◆ **Supplied entries**
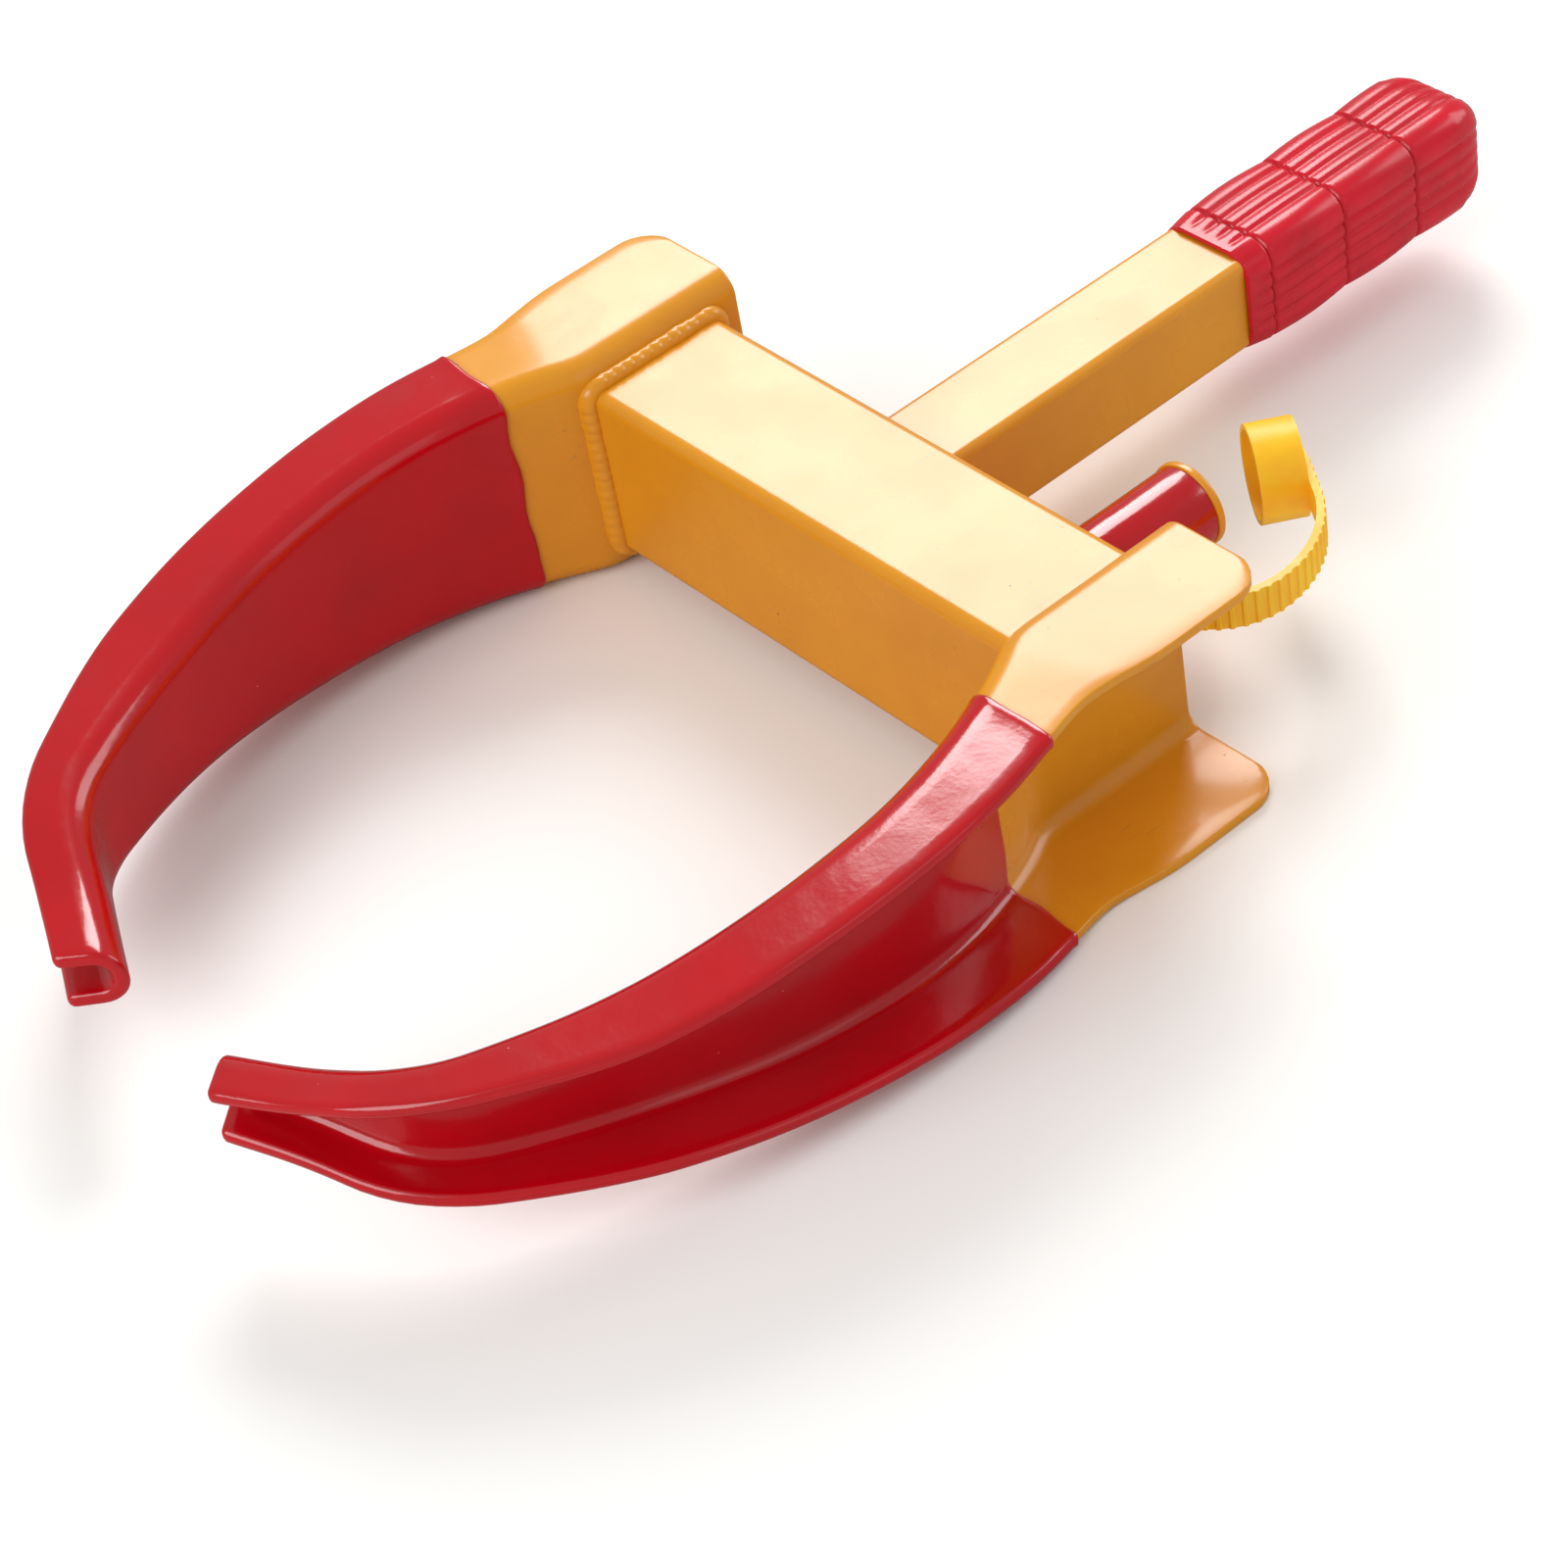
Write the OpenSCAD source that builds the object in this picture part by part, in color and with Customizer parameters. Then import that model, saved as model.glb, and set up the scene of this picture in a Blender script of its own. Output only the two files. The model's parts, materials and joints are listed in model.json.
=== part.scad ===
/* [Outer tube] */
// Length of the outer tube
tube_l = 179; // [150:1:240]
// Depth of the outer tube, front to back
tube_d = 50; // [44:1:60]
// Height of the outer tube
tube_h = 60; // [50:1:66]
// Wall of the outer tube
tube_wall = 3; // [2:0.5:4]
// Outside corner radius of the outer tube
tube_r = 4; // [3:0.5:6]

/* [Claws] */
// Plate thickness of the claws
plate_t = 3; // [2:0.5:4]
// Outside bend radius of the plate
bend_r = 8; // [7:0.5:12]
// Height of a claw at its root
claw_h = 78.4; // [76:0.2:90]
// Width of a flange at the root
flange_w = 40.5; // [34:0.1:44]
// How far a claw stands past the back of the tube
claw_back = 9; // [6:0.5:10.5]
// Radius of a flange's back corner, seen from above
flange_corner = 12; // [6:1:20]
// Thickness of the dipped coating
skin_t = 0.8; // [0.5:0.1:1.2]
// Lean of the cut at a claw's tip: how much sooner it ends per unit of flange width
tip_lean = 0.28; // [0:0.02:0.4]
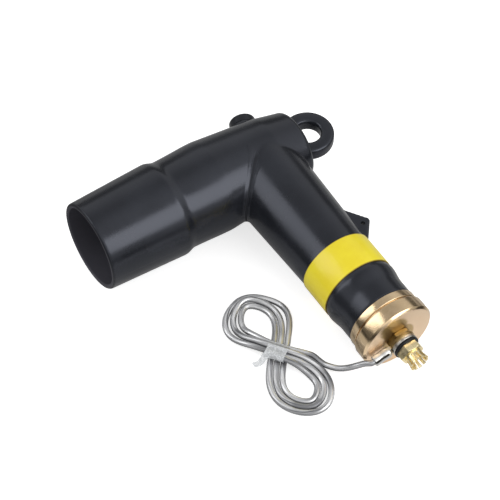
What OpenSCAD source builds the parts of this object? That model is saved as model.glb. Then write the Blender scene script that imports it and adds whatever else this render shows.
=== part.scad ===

◆ **Requirement**
What you return should be the lines from the start of the data through the line with "tip_lean = 0.28; // [0:0.02:0.4]", quoted exactly and nothing more.

◆ **Response**
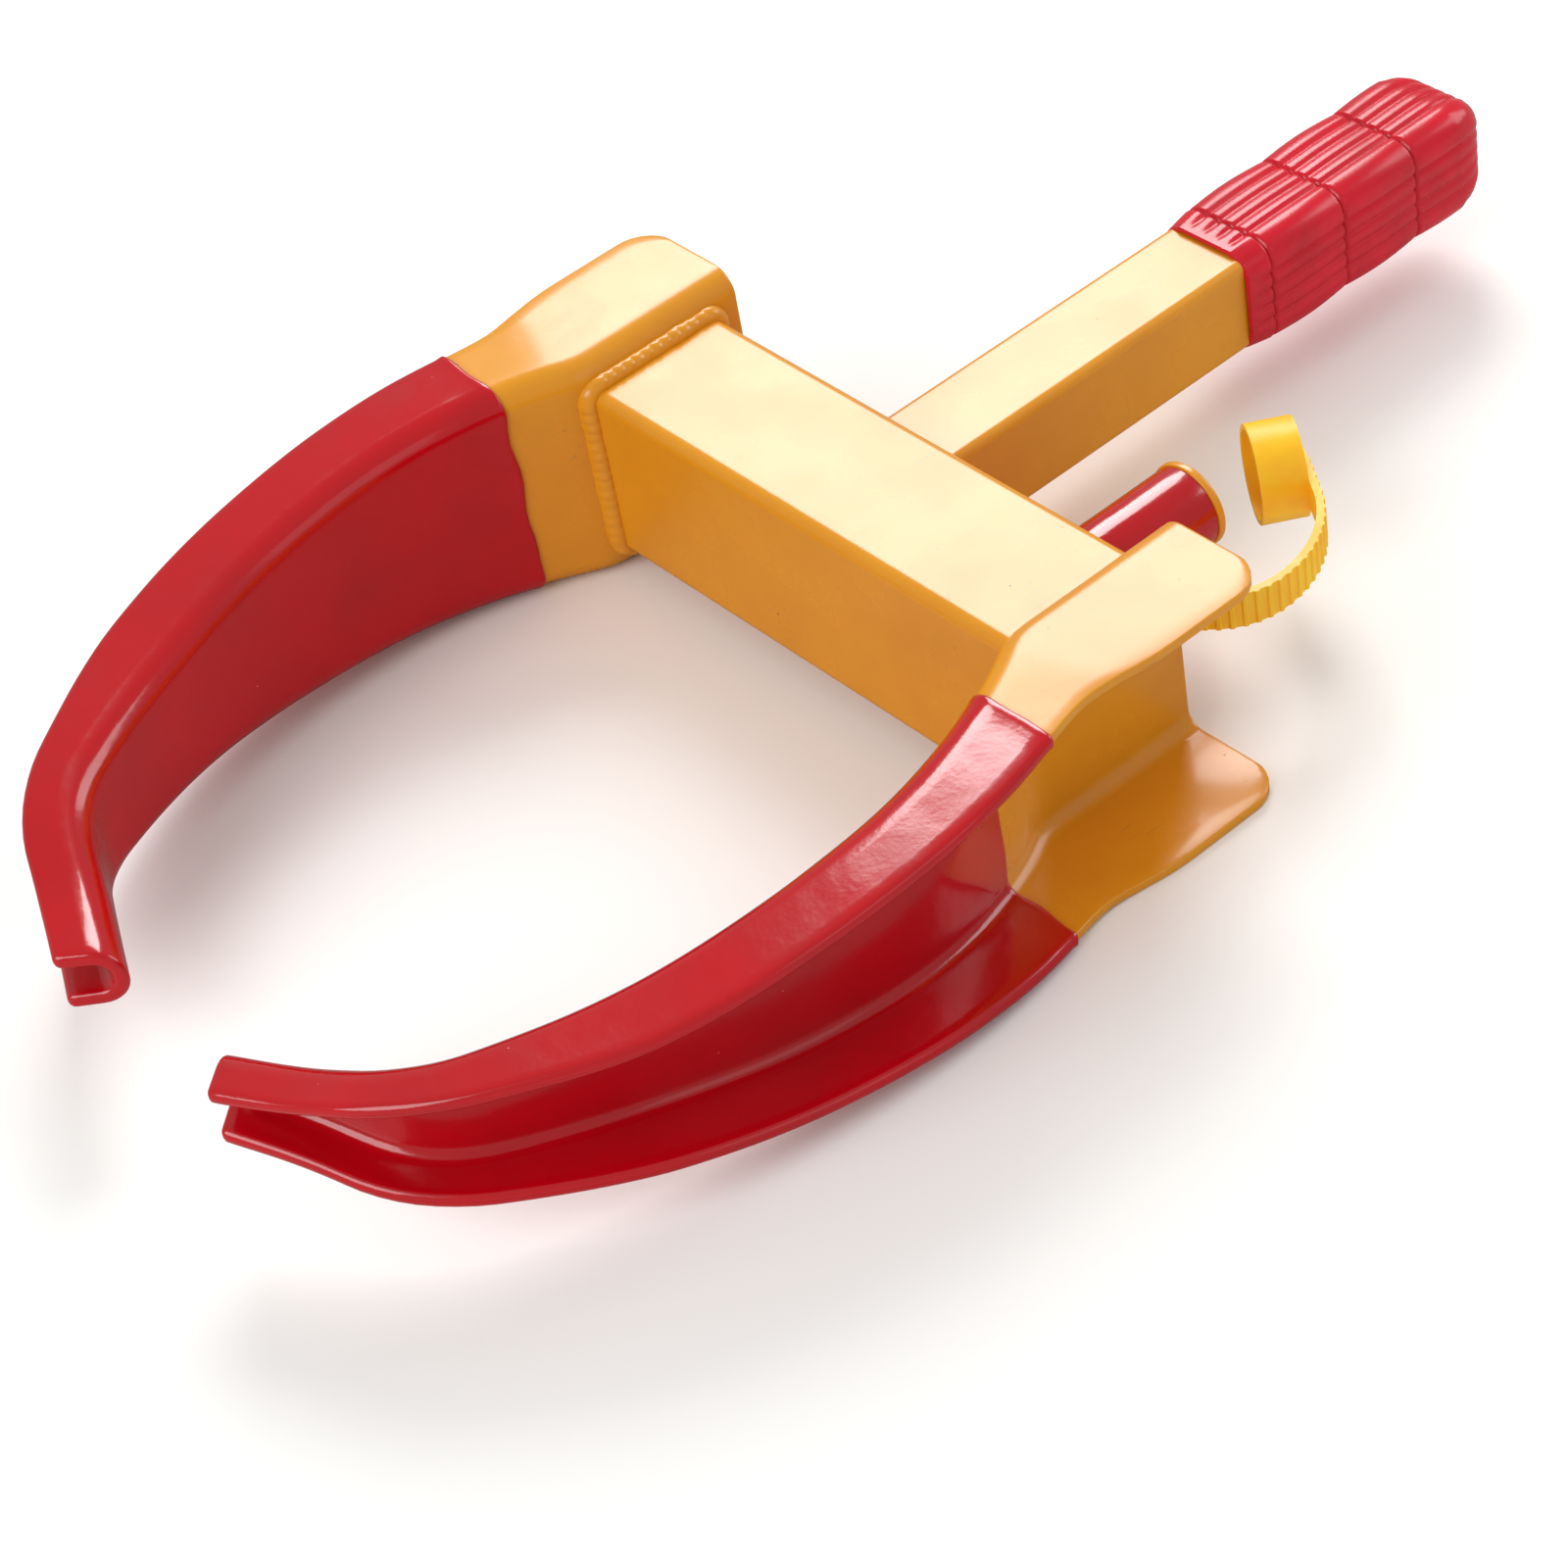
Write the OpenSCAD source that builds the object in this picture part by part, in color and with Customizer parameters. Then import that model, saved as model.glb, and set up the scene of this picture in a Blender script of its own. Output only the two files. The model's parts, materials and joints are listed in model.json.
=== part.scad ===
/* [Outer tube] */
// Length of the outer tube
tube_l = 179; // [150:1:240]
// Depth of the outer tube, front to back
tube_d = 50; // [44:1:60]
// Height of the outer tube
tube_h = 60; // [50:1:66]
// Wall of the outer tube
tube_wall = 3; // [2:0.5:4]
// Outside corner radius of the outer tube
tube_r = 4; // [3:0.5:6]

/* [Claws] */
// Plate thickness of the claws
plate_t = 3; // [2:0.5:4]
// Outside bend radius of the plate
bend_r = 8; // [7:0.5:12]
// Height of a claw at its root
claw_h = 78.4; // [76:0.2:90]
// Width of a flange at the root
flange_w = 40.5; // [34:0.1:44]
// How far a claw stands past the back of the tube
claw_back = 9; // [6:0.5:10.5]
// Radius of a flange's back corner, seen from above
flange_corner = 12; // [6:1:20]
// Thickness of the dipped coating
skin_t = 0.8; // [0.5:0.1:1.2]
// Lean of the cut at a claw's tip: how much sooner it ends per unit of flange width
tip_lean = 0.28; // [0:0.02:0.4]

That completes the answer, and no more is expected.